*** Supplied data ***
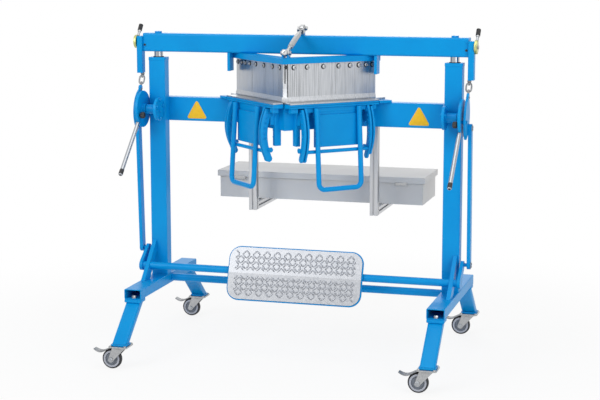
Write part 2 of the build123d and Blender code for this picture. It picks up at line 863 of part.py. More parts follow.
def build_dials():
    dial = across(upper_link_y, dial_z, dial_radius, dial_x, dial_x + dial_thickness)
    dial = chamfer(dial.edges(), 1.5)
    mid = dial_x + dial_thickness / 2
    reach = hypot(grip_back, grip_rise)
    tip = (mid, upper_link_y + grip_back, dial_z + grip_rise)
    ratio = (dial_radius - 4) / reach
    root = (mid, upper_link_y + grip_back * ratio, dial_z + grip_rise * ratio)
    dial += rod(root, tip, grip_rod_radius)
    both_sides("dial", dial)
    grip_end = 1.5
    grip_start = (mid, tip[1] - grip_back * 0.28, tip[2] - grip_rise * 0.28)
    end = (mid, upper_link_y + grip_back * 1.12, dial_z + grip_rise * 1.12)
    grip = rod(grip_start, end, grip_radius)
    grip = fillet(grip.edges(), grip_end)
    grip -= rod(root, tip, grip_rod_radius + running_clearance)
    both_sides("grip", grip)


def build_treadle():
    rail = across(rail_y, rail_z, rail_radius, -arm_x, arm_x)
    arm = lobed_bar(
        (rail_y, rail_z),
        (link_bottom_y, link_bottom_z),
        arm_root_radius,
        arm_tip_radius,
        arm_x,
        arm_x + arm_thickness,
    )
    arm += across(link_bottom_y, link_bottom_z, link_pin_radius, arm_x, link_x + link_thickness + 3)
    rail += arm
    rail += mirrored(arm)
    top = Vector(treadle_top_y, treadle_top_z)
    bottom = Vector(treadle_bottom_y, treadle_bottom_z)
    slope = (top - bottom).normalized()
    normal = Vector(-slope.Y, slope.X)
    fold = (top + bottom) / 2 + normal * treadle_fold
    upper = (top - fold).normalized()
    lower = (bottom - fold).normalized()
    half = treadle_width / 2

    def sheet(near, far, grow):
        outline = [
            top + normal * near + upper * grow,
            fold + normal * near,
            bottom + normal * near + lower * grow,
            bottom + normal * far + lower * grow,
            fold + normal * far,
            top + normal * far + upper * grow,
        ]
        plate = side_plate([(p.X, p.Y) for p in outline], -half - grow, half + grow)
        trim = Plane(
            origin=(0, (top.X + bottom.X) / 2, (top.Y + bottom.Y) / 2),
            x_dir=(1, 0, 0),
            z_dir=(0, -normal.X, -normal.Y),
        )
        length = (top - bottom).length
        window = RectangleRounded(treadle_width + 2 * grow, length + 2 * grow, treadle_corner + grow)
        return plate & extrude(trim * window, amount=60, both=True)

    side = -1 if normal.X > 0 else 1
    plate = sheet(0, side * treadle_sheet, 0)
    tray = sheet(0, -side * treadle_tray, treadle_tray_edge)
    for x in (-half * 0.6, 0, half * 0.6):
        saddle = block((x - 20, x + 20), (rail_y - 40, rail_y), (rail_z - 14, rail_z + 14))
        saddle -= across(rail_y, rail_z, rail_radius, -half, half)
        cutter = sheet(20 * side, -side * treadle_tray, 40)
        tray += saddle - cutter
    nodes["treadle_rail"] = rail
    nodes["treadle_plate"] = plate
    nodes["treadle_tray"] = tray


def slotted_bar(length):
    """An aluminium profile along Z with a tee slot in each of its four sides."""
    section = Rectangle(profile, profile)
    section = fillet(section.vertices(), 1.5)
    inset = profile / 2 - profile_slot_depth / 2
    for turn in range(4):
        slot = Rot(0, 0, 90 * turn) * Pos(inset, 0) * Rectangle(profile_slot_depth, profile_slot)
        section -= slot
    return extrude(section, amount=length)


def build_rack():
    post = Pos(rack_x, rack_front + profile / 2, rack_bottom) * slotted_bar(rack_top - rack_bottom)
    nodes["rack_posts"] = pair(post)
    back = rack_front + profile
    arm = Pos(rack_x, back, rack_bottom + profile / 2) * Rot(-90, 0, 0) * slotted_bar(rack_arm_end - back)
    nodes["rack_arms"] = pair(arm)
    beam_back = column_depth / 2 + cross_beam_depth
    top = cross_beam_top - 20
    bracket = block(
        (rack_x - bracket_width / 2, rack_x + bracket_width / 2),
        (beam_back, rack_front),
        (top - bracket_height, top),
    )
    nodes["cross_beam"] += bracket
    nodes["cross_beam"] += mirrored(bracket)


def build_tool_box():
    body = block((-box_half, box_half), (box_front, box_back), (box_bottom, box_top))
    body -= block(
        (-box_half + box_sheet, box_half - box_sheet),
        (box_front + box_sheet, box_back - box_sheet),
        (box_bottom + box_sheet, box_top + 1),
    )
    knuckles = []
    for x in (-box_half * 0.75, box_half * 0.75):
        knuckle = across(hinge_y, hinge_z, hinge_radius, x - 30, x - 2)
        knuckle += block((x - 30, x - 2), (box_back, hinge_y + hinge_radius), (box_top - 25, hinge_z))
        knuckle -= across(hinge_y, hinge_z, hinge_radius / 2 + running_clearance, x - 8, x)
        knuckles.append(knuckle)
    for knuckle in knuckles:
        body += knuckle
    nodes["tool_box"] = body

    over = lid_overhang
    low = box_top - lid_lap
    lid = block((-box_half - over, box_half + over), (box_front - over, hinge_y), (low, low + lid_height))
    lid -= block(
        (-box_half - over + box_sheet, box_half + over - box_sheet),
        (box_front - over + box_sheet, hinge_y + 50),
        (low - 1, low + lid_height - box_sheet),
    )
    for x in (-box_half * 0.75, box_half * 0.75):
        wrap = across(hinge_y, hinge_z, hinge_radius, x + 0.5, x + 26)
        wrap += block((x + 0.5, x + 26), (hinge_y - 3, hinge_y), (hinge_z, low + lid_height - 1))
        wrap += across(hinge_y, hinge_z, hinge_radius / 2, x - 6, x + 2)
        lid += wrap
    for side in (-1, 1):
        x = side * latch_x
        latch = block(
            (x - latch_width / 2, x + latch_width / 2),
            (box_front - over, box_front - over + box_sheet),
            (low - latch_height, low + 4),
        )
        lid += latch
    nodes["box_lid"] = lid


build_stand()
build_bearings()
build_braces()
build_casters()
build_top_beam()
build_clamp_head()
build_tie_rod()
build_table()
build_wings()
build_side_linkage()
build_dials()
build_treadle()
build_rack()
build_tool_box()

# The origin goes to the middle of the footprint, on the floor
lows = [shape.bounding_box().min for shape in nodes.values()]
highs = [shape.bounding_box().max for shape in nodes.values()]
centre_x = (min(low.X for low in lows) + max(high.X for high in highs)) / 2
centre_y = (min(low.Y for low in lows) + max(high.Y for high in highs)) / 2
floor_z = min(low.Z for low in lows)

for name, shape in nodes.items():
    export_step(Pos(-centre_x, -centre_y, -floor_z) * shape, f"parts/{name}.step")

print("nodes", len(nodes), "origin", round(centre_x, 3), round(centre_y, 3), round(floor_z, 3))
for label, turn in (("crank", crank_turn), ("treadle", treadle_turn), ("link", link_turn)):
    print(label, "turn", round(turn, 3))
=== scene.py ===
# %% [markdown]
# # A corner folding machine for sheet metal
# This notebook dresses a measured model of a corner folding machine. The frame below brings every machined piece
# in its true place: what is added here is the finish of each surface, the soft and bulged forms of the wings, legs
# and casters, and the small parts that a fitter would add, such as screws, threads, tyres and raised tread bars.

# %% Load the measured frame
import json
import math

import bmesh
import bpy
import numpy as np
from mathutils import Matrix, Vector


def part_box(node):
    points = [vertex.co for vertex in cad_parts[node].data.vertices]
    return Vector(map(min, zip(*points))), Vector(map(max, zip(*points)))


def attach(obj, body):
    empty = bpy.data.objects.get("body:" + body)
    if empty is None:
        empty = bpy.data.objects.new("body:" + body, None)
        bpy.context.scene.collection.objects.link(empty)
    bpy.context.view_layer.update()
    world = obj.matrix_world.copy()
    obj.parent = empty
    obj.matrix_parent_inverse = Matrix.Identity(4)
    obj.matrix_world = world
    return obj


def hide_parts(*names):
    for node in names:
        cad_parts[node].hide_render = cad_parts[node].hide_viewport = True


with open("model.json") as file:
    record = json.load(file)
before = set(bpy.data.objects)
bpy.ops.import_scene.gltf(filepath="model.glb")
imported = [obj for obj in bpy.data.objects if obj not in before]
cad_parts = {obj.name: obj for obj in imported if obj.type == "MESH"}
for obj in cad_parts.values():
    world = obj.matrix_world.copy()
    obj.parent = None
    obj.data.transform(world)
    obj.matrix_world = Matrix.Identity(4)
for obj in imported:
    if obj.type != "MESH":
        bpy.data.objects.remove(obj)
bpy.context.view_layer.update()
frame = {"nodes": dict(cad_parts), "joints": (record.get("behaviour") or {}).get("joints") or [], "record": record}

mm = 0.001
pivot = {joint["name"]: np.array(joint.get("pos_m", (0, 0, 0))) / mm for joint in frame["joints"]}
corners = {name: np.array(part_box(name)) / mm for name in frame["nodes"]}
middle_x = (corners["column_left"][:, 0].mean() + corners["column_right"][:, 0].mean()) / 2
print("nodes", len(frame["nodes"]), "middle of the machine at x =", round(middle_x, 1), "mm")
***
» What is needed: Count the lines of the material that include the word "vertices", then state only the total.

» Answer: 2